* TASK *
Transcribe only the lines from the line with "# Paper label: bridges" through the line with "obj.parent = empty", exactly, counting both of those lines as part of the stretch.

* DATASET SECTION *
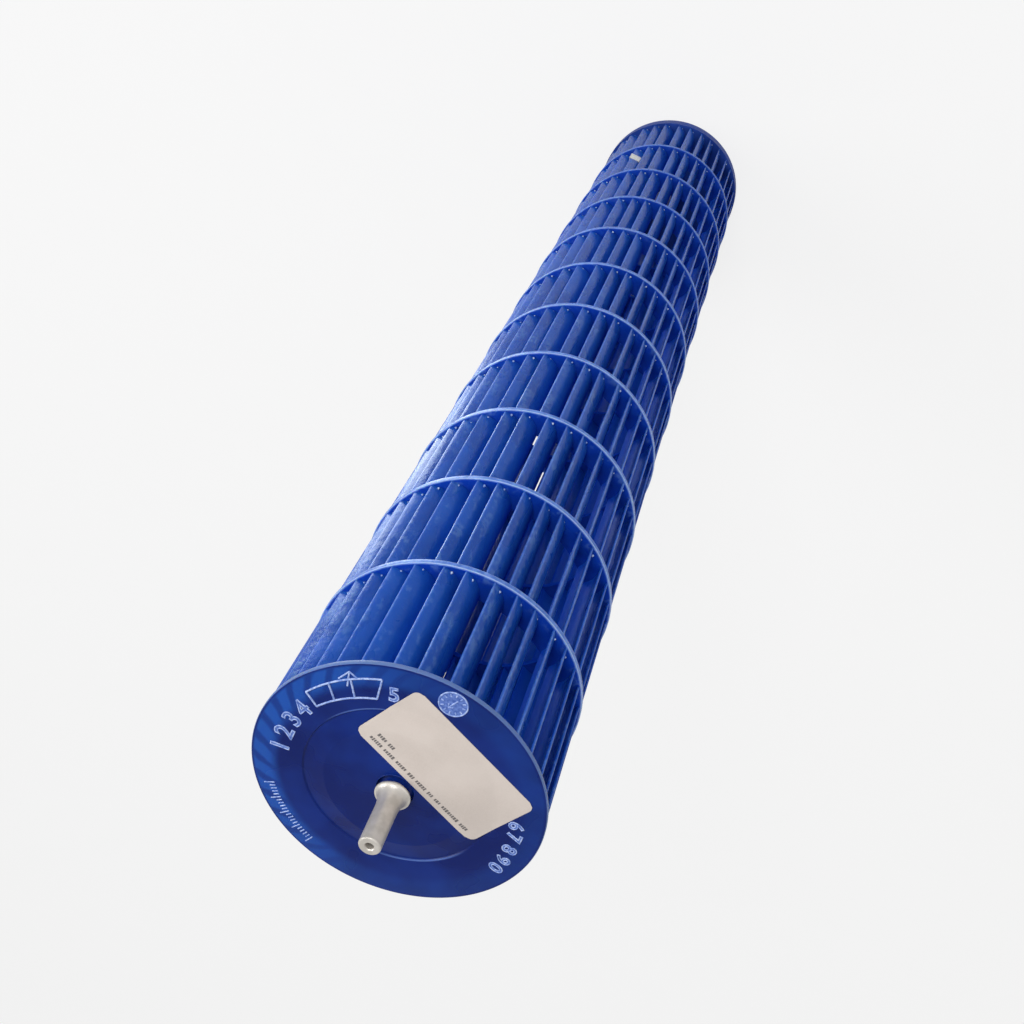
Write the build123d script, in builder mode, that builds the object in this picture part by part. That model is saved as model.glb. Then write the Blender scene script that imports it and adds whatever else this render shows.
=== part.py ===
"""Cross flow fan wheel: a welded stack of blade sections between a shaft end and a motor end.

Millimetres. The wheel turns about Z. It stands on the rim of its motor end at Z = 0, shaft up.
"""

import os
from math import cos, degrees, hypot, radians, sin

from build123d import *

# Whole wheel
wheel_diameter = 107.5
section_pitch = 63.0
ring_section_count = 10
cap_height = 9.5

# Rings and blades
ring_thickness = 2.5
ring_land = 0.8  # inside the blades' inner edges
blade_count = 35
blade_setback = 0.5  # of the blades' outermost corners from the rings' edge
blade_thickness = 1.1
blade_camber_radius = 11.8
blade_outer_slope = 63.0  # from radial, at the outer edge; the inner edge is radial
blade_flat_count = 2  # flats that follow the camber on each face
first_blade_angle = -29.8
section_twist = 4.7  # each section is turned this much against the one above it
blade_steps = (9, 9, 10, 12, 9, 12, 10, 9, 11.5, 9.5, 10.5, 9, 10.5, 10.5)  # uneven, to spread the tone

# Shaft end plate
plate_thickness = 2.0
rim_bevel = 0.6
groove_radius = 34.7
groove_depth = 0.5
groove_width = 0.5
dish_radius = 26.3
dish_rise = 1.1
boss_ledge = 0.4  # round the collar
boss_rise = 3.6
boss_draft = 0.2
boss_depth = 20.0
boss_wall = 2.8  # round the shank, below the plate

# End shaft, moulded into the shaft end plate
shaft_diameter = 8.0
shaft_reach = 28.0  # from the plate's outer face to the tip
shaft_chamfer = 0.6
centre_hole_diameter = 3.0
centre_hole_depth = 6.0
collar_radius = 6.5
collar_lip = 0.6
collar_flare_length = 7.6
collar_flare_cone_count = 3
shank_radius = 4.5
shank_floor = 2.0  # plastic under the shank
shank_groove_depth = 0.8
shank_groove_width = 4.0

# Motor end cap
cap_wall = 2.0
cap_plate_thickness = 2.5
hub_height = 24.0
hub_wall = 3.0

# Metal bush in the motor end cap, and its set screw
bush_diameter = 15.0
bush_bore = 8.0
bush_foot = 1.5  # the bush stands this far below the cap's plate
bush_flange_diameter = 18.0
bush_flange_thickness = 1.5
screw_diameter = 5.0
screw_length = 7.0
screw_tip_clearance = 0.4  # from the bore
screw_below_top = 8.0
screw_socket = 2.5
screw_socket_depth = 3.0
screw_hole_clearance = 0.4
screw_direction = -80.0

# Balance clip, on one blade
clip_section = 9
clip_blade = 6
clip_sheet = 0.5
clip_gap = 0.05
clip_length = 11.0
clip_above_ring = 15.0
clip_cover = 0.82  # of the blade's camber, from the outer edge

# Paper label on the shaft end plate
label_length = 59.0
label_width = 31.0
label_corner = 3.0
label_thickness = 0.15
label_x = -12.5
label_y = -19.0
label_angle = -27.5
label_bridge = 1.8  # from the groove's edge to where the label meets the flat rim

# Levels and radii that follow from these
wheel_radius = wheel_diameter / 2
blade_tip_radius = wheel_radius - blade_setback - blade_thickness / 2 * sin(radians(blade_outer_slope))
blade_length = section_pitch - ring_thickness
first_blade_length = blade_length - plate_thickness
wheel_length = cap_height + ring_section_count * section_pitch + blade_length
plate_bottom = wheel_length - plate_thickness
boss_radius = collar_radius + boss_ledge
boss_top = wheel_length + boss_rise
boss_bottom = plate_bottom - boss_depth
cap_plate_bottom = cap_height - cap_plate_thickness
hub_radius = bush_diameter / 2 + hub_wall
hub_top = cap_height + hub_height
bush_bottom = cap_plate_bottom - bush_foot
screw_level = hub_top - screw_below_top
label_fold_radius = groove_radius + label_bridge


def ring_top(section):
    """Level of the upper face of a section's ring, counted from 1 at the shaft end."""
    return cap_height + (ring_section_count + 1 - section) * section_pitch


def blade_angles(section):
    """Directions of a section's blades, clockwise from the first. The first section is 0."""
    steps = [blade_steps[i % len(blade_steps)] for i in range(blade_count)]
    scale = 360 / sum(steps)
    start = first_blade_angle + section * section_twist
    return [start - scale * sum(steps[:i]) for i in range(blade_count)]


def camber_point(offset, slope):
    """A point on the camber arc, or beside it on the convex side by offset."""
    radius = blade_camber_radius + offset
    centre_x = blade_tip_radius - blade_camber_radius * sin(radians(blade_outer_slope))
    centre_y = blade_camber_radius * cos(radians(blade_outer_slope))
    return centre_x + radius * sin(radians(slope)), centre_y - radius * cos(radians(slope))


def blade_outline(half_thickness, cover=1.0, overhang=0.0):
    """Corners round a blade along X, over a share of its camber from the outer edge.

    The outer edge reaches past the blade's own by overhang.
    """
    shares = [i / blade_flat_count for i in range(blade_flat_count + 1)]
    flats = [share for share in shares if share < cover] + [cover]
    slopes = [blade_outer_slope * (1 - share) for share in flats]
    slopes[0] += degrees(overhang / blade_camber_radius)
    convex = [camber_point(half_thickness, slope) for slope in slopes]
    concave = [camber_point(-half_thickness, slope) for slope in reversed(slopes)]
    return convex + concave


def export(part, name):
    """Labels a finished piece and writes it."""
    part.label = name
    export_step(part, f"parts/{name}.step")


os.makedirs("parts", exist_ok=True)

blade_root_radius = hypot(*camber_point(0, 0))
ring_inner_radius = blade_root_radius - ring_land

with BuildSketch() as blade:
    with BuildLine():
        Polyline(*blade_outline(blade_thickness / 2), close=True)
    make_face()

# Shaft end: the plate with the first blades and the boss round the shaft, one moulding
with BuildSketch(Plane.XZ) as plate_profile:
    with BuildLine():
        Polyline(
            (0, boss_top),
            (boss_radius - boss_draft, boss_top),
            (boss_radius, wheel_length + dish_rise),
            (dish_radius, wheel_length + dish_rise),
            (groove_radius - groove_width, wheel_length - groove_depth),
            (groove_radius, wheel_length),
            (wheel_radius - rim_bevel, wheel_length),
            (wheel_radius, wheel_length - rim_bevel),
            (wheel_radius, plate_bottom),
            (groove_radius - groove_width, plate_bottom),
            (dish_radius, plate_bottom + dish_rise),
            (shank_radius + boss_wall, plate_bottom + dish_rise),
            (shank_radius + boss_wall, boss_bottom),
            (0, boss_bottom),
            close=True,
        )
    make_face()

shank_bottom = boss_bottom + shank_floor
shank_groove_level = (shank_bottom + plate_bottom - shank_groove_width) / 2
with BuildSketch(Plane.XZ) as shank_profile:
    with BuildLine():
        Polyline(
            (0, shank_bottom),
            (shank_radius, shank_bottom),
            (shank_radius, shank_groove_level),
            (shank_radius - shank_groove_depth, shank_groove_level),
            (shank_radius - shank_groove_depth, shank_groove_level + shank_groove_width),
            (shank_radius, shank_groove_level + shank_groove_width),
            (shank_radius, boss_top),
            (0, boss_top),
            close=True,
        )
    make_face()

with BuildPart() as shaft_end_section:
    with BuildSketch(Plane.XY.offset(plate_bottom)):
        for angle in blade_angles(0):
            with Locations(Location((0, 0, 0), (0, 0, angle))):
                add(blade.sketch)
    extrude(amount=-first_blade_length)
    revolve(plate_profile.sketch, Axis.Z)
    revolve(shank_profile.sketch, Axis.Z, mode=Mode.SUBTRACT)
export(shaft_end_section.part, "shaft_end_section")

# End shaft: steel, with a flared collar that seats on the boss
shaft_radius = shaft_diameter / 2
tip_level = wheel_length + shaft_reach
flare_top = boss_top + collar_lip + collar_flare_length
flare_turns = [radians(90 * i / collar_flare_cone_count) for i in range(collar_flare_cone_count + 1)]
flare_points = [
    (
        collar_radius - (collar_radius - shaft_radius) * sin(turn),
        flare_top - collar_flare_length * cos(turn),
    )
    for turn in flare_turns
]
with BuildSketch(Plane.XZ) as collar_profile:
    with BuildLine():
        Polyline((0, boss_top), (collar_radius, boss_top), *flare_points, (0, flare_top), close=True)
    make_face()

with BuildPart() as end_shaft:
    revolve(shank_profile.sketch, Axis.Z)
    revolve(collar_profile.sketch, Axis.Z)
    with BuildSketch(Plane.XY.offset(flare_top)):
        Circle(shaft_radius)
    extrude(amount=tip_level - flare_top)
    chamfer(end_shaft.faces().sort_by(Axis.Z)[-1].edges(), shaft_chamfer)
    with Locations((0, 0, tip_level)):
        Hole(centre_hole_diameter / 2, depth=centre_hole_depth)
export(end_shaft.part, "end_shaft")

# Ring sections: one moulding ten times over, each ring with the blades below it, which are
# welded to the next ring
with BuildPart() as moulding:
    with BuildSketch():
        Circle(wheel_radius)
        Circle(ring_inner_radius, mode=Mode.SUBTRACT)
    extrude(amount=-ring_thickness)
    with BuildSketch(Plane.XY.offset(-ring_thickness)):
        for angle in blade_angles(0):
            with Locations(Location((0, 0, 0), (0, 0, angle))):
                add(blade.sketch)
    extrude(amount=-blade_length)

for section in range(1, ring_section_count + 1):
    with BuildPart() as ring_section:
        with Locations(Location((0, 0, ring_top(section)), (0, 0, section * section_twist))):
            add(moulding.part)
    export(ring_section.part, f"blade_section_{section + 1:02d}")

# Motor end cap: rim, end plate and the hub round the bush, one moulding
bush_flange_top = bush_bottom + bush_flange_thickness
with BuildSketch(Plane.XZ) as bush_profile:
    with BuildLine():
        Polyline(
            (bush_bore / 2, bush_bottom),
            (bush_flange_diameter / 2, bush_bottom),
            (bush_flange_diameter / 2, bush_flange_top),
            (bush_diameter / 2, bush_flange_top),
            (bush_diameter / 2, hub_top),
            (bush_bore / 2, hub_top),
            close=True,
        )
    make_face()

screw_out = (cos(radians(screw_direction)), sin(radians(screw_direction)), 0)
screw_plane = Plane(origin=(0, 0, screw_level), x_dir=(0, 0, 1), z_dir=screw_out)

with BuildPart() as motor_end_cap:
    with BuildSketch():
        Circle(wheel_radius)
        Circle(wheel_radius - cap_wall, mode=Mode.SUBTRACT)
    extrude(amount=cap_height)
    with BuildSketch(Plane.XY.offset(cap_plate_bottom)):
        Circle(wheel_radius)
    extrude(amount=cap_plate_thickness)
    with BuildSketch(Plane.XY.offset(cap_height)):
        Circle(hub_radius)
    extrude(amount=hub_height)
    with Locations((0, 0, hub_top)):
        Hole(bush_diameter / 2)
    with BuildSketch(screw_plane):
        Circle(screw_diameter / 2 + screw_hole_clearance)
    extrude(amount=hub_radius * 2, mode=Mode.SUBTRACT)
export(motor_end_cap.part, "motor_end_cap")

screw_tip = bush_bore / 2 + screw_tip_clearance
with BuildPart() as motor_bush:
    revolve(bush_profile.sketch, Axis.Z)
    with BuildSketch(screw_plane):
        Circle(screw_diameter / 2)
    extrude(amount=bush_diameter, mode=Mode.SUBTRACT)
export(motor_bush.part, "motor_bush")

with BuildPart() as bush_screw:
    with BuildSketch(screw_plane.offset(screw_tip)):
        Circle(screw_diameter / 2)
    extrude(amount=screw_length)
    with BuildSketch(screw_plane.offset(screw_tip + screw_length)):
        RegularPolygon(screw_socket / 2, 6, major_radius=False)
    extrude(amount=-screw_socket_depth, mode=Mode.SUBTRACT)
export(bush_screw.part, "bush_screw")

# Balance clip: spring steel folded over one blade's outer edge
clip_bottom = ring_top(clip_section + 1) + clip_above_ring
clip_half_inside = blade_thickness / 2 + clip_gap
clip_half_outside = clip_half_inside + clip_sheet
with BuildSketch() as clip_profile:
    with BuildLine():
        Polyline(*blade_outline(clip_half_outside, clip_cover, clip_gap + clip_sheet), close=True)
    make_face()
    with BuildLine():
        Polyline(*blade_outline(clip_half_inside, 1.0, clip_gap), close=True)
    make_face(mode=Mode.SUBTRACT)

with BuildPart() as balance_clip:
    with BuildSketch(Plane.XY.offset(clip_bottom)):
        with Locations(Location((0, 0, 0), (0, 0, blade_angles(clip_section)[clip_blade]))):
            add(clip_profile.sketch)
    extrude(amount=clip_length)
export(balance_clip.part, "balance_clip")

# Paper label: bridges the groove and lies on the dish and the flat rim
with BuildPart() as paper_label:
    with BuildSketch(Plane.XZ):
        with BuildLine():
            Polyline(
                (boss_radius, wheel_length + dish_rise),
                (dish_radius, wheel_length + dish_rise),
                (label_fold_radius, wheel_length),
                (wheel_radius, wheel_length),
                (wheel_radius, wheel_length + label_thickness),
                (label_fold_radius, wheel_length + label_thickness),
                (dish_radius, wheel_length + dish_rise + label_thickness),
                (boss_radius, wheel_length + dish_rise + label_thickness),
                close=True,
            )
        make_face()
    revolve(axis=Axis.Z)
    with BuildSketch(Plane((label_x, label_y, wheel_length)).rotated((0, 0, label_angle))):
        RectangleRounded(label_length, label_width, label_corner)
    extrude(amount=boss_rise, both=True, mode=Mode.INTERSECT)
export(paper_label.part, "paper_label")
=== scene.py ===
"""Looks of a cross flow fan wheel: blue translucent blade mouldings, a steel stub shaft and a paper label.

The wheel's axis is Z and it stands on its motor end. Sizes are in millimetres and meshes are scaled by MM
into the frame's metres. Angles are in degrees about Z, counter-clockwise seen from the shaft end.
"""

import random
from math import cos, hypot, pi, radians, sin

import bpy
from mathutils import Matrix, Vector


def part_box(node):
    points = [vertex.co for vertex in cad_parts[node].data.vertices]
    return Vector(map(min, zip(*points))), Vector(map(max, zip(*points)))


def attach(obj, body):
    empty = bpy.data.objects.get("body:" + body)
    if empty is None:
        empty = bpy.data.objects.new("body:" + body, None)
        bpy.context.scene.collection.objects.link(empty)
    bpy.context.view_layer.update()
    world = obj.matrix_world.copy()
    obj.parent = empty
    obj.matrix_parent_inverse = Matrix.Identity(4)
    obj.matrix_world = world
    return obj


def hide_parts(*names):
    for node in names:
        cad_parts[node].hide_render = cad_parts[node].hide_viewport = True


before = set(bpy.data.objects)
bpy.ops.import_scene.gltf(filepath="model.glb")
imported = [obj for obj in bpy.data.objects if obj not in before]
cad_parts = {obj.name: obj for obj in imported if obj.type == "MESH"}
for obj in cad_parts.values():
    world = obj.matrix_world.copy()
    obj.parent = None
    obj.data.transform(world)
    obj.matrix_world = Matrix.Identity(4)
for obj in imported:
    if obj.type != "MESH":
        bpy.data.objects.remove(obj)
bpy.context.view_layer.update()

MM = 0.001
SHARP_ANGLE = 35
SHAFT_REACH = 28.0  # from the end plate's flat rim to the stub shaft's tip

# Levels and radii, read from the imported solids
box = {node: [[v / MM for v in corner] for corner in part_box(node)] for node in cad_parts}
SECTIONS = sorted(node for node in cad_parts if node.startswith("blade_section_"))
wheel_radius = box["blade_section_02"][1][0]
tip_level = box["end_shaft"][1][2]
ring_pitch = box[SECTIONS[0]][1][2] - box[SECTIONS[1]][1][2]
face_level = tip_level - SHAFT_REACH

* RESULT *
# Paper label: bridges the groove and lies on the dish and the flat rim
with BuildPart() as paper_label:
    with BuildSketch(Plane.XZ):
        with BuildLine():
            Polyline(
                (boss_radius, wheel_length + dish_rise),
                (dish_radius, wheel_length + dish_rise),
                (label_fold_radius, wheel_length),
                (wheel_radius, wheel_length),
                (wheel_radius, wheel_length + label_thickness),
                (label_fold_radius, wheel_length + label_thickness),
                (dish_radius, wheel_length + dish_rise + label_thickness),
                (boss_radius, wheel_length + dish_rise + label_thickness),
                close=True,
            )
        make_face()
    revolve(axis=Axis.Z)
    with BuildSketch(Plane((label_x, label_y, wheel_length)).rotated((0, 0, label_angle))):
        RectangleRounded(label_length, label_width, label_corner)
    extrude(amount=boss_rise, both=True, mode=Mode.INTERSECT)
export(paper_label.part, "paper_label")
=== scene.py ===
"""Looks of a cross flow fan wheel: blue translucent blade mouldings, a steel stub shaft and a paper label.

The wheel's axis is Z and it stands on its motor end. Sizes are in millimetres and meshes are scaled by MM
into the frame's metres. Angles are in degrees about Z, counter-clockwise seen from the shaft end.
"""

import random
from math import cos, hypot, pi, radians, sin

import bpy
from mathutils import Matrix, Vector


def part_box(node):
    points = [vertex.co for vertex in cad_parts[node].data.vertices]
    return Vector(map(min, zip(*points))), Vector(map(max, zip(*points)))


def attach(obj, body):
    empty = bpy.data.objects.get("body:" + body)
    if empty is None:
        empty = bpy.data.objects.new("body:" + body, None)
        bpy.context.scene.collection.objects.link(empty)
    bpy.context.view_layer.update()
    world = obj.matrix_world.copy()
    obj.parent = empty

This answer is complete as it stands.